Where Zeffirelli sees the past as baroque visual spectacle, Huston imagines medieval France as grim tableau. The conflict under consideration isn't trival, as with differing generations. It's a One Hundred Years class war; the peasants rebelling against the landed gentry. Claudia (Anjelica Huston, her debut) and Heron (Assaf Dayan, son of then Israeli defence minister, Moshe Dayan) are a nobleman's daughter and a wide-eyed student dragged to their fate, not by crossed stars or parental interference, but by bloody social upheaval - the sort the Sixties generated. Nothing can save them.
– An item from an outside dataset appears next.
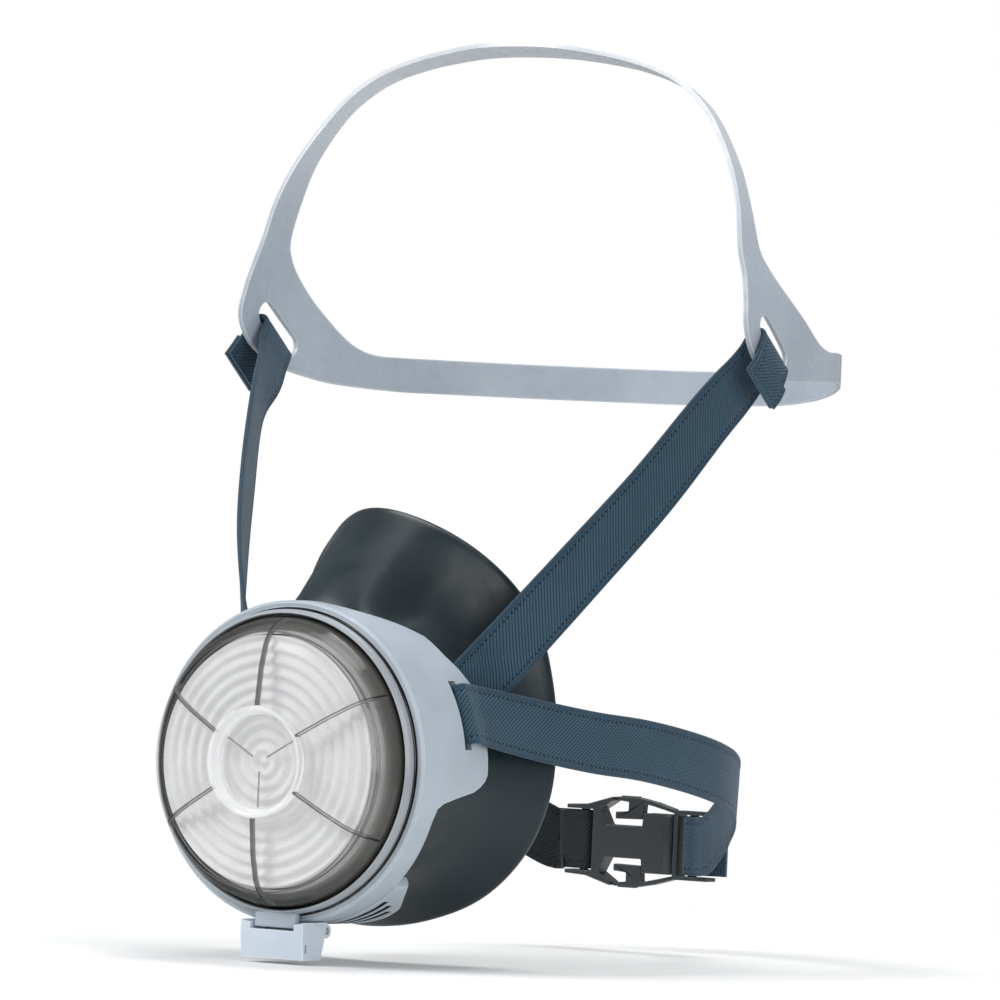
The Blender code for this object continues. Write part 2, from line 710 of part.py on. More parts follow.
def buckle_point(x, y, z=0.0):
    """A point on the strap at the buckle: x along the buckle and y towards the wearer's back."""
    return (BUCKLE[0] + x, BUCKLE[1] + y, BUCKLE[2] + z)


def left_strap_end():
    """Through the adjuster's ladder and back along the outside as a free tail."""
    points = [buckle_point(39.0, -9.6, 3.8), buckle_point(33.6, -5.6, 0.6), buckle_point(28.5, -2.5, 0.0)]
    points += [buckle_point(x, y) for x, y in ((24.5, -1.8), (23.4, 0.0), (24.5, 1.8), (28.5, 2.1))]
    return points + [buckle_point(32.5, 3.3), buckle_point(36.0, 3.6)]


def right_strap_end():
    """Round the fixed bar and sewn back on itself."""
    points = [buckle_point(x, y) for x, y in ((-24.0, -1.6), (-19.0, -1.9), (-12.6, -2.0))]
    points += [buckle_point(x, y) for x, y in ((-11.0, -1.7), (-9.9, 0.0), (-11.0, 1.7))]
    return points + [buckle_point(x, y) for x, y in ((-12.6, 2.0), (-19.0, 1.9), (-25.5, 0.6))]


def straps(finish):
    route, across = upper_strap_route(LEFT_STRAP_MIDDLE, LEFT_FOLD)
    upper = [webbing("left_upper_strap", route, across, finish, each=2)]
    route, across = upper_strap_route(RIGHT_STRAP_MIDDLE, RIGHT_FOLD)
    upper.append(webbing("right_upper_strap", mirrored(route), mirrored(across), finish, each=2))
    route, across = lower_strap_route()
    down = (0.0, 0.0, -1.0)
    left_end, right_end = left_strap_end(), right_strap_end()
    lower = [
        webbing("left_lower_strap", route + left_end, across + [down] * len(left_end), finish, each=2),
        webbing(
            "right_lower_strap", mirrored(route) + [Vector(p) for p in right_end],
            mirrored(across) + [Vector(down)] * len(right_end), finish, each=2,
        ),
    ]
    return upper, lower


# ---- neck buckle --------------------------------------------------------------------------
def both_halves(upper):
    """A closed outline from its upper half, listed from left to right."""
    return list(upper) + [(x, -z) for x, z in reversed(upper)]


def buckle_female(finish):
    """The socket half: a waisted body, two side guards and a bar for the sewn strap."""
    upper = (
        (-8.8, 9.4), (-18.4, 9.4), (-18.4, 10.6), (-11.0, 11.0), (-2.0, 13.6), (-2.0, 12.4), (-6.4, 9.6),
        (-4.0, 5.0), (9.0, 5.0), (9.4, 9.2), (19.8, 9.2),
    )
    body = plate("buckle_female", both_halves(upper), BUCKLE_THICK, finish, place=BUCKLE)
    x, y, z = BUCKLE
    join(body, box("female_bar", (x - 14.0, y - 1.0, z - 9.8), (x - 12.2, y + 1.0, z + 9.8)))
    cut(body, box("tongue_room", (x - 4.5, y - 1.4, z - 3.2), (x + 30, y + 1.4, z + 3.2)))
    cut(body, box("arm_room", (x + 5.0, y - 1.7, z - 12.0), (x + 30, y + 1.7, z + 12.0)))
    return body


def buckle_male(finish):
    """The plug half: a tongue, two rails and the bar that the strap is adjusted on."""
    x, y, z = BUCKLE
    frame = box("buckle_male", (x + 20.2, y - 2.6, z - 10.6), (x + 33.0, y + 2.6, z + 10.6), finish)
    cut(frame, box("strap_gap", (x + 21.8, y - 4, z - 9.4), (x + 36.0, y + 4, z + 9.4)))
    join(frame, box("male_bar", (x + 25.2, y - 1.0, z - 9.8), (x + 27.0, y + 1.0, z + 9.8)))
    join(frame, box("tongue", (x - 4.0, y - 1.0, z - 2.9), (x + 21.0, y + 1.0, z + 2.9)))
    return frame


def release_arm(name, side, finish):
    """A bowed springy arm from the plug half, with a catch that sits in the socket's waist."""
    outline = (
        (19.6, 9.6), (19.6, 10.8), (13.0, 12.6), (7.0, 13.7), (-1.4, 13.7), (-1.4, 12.6), (3.0, 12.2),
        (3.0, 9.4), (-1.6, 9.0), (-1.6, 6.9), (8.2, 7.1), (8.5, 12.0), (12.6, 11.2),
    )
    x, y, z = BUCKLE
    return plate(name, [(a, side * b) for a, b in outline], 2.8, finish, place=(x, y, z))


# ---- the whole respirator -----------------------------------------------------------------
def build():
    housing_plastic = material("housing_plastic", (0.38, 0.46, 0.53), 0.38)
    ring_plastic = material("ring_plastic", (0.20, 0.22, 0.25), 0.35)
    smoke_plastic = material("smoke_plastic", (0.42, 0.41, 0.39), 0.15, alpha=0.35)
    paper = material("filter_paper", (0.88, 0.86, 0.84), 0.9)
    filter_plastic = material("filter_plastic", (0.75, 0.75, 0.74), 0.5)
    rubber = material("rubber", (0.035, 0.055, 0.06), 0.45)
    black_rubber = material("valve_rubber", (0.02, 0.02, 0.022), 0.4)
    clip_plastic = material("latch_plastic", (0.62, 0.70, 0.78), 0.35)
    steel = material("steel", (0.6, 0.6, 0.6), 0.3)
    fabric = material("webbing", (0.045, 0.09, 0.14), 0.85)
    cradle_plastic = material("cradle_plastic", (0.58, 0.63, 0.72), 0.3)
    buckle_plastic = material("buckle_plastic", (0.03, 0.038, 0.042), 0.4)

    front_housing(housing_plastic)
    facepiece(rubber)
    clamp_ring(housing_plastic)
    inhalation_seat(filter_plastic)
    inhalation_stud(black_rubber)
    exhalation_seat(filter_plastic)
    exhalation_stud(black_rubber)
    exhalation_cover(housing_plastic)
    filter_media(paper)
    filter_frame(filter_plastic)
    filter_gasket(black_rubber)
    latch_pin(steel)

    cover_slide = pivot("filter_cover_slide", (0, -58.7, 0))
    hang(cover_slide, filter_cap(smoke_plastic), retaining_ring(ring_plastic))
    hang(pivot("latch_hinge", LATCH_PIN), latch(clip_plastic))
    hang(pivot("inhalation_slide", (0, -52.9, 0)), inhalation_flap(black_rubber))
    hang(pivot("exhalation_slide", (0, EXHALE_Y, -41.9)), exhalation_flap(black_rubber))

    upper, lower = straps(fabric)
    hang(pivot("upper_strap_hinge", EAR_HINGE), *upper)
    hang(pivot("cradle_hinge", (0, *CRADLE_BAR[1:])), head_cradle(cradle_plastic))
    hang(pivot("neck_loop_hinge", EAR_HINGE), *lower, buckle_female(buckle_plastic))
    hang(pivot("plug_slide", (BUCKLE[0] + 20, *BUCKLE[1:])), buckle_male(buckle_plastic))
    for name, side in (("release_arm_upper", 1), ("release_arm_lower", -1)):
        root = (BUCKLE[0] + 19.2, BUCKLE[1], BUCKLE[2] + side * 10.2)
        hang(pivot(name + "_hinge", root), release_arm(name, side, buckle_plastic))


clear_scene()
PARTS = collection("respirator")
CUTTERS = collection("cutters")
build()
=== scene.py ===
"""Looks for the half-mask respirator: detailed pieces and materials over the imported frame.

Shapes are in millimetres until MM turns them into metres. Places for lights, blends and shader
fades are in metres. +Z is up, -Y is forward and +X is the wearer's left. Angles round the filter's
axis run from +X towards +Z.
"""

import math

import bmesh
import bpy
from mathutils import Matrix, Vector


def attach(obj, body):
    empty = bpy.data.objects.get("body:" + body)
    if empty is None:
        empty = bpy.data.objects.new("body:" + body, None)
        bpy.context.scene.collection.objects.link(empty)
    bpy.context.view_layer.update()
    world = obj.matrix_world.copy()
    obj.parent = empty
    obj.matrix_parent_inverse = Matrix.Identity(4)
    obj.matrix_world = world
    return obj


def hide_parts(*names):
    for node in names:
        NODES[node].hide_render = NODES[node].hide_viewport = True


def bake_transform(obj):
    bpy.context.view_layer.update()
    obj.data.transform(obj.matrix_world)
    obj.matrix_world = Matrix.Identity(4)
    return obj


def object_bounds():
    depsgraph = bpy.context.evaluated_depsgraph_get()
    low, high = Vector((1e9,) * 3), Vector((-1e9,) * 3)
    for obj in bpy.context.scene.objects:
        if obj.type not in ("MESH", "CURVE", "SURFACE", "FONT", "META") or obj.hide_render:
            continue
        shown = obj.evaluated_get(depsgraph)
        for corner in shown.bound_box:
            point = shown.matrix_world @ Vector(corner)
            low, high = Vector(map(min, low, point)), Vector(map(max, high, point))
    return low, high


MM = 0.001
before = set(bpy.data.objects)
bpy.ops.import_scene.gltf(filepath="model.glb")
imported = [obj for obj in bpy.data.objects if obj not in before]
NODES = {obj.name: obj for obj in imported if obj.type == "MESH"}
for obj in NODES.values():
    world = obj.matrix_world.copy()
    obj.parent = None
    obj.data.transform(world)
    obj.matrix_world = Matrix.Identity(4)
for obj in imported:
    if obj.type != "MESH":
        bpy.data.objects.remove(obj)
CAD_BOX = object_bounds()

# ---- driving dimensions ----
HOUSING_R = 46.5
HOUSING_WALL = 2.0
HOUSING_MIDDLE_R = HOUSING_R - HOUSING_WALL / 2
HOUSING_FRONT_Y = -61.9
RUBBER_WALL = 2.0
RUBBER_COLLAR_R = 39.6
EAR_SLOT_Y = (-40.0, -36.4)
EAR_SLOT_ANGLES = (7.0, 33.0)
CAP_EDGE_R = 37.0
CAP_HUB_R = 15.8
CAP_SLITS = 6
SLIT_WIDTH = 0.7
PAPER_EDGE_R = 36.3
PAPER_PLEATS = 10
COVER_R = 46.9
COVER_WALL = 1.5
COVER_FRONT_Y = -51.4
COVER_ANGLES = (-133.0, -47.0)
LOUVRES = ((-47.4, 30), (-42.4, 27), (-37.4, 22))
LOUVRE_WIDTH = 2.6
LATCH_PIN = (0.0, -54.3, -48.2)
EXHALE_Y = -37.6
CRADLE_THICK = 1.5
CRADLE_BAR = (88.2, 50.3, 126.9)
CRADLE_SLOT = (88.2, 50.5, 127.2)
CRADLE_SLOT_DIR = (0.0, 0.787, -0.617)
CRADLE_SLOT_LENGTH = 22.0
CRADLE_SLOT_WIDTH = 7.0
CRADLE_SIDE_X = 90.2
CRADLE_BACK_Y = 159.0
CRADLE_MIDDLE_Y = 20.0
CRADLE_SQUARENESS = 2.4
CRADLE_WAIST = 1.3
CRADLE_WAIST_Y = (28.0, 100.0)
CRADLE_NARROWS_FROM_Z = 125.0
CRADLE_NARROWING = 0.0060
BAND_LOW_Z = 110.4
BAND_HEIGHT = 10.6
LEFT_LIFT = 5.5
LIFT_START_Y = 50.0
LEFT_STRAP_MIDDLE = (
    ((60.0, -3.0, 59.5), (0.36, 0.66, -0.65)), ((71.2, 14.0, 82.0), (0.28, 0.71, -0.64)),
    ((80.2, 29.6, 104.0), (0.18, 0.75, -0.62)),
)
RIGHT_STRAP_MIDDLE = (
    ((60.0, -3.0, 59.5), (0.30, 0.70, -0.65)), ((71.0, 14.2, 82.0), (0.27, 0.73, -0.63)),
    ((79.8, 30.2, 104.0), (0.30, 0.745, -0.60)),
)
LEFT_FOLD = ((-6.0, 91.2), (-9.5, 91.4), (-13.0, 91.4), (-16.8, 90.6))
RIGHT_FOLD = ((-6.0, 91.2), (-9.5, 91.5), (-13.0, 92.0), (-16.8, 92.8))
BUCKLE_PLACE = Vector((-6.0, 130.0, -24.5))
STITCHES_IN_ROW = 8
STITCH_PITCH = 2.1
STITCH_LENGTH = 1.3
FIRST_STITCH = -7.6
CAMERA_TURN = (32.867, -0.207, 2.513)
CAMERA_SHIFT = (27.224, 76.905)
CAMERA_DISTANCE = 2500.0
CAMERA_LENS = 306.6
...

Not the church, which refuses to marry them, nor Claudia's uncle, who joins the peasants who killed her father and who finally throws the lovers to the wolves.

Despite this, A Walk with Love and Death looks upon its puppets with compassion, and without being lofty: a miracle of tone. As actors, Huston and Dayan are coltish, awkward and dumb, which is perfect. You want them to embrace their moment of happiness as the tides of history roar. When the couple's time inevitably comes, and the director juxtaposes their exposed flesh with the glint of the weapons that will rend that flesh, detachment evaporates and the picture is overwhelmingly poignant. It's brutal and great too: the neglected work of a cinematic master.

What the critics said: 'The slow pace and gloomy atmosphere tend to dull viewer interest.' Variety

'Huston and Dayan have the embarrassed stiffness of high schoolers performing before an audience for the very first time.' Charles Champlin

'There is a perfectly blank, supremely inept performance by Huston's daughter, who has the face of a gnu, the voice of an unstrung tennis racket, and a figure of no discernible shape.' John Simon

'As the lovers become more committed, the film grows less certain . . . Huston is far too sceptical and knowing to believe in his subject.' Chris Petit

Availability: Out of circulation. Surfaces very occasionally at Huston retrospectives.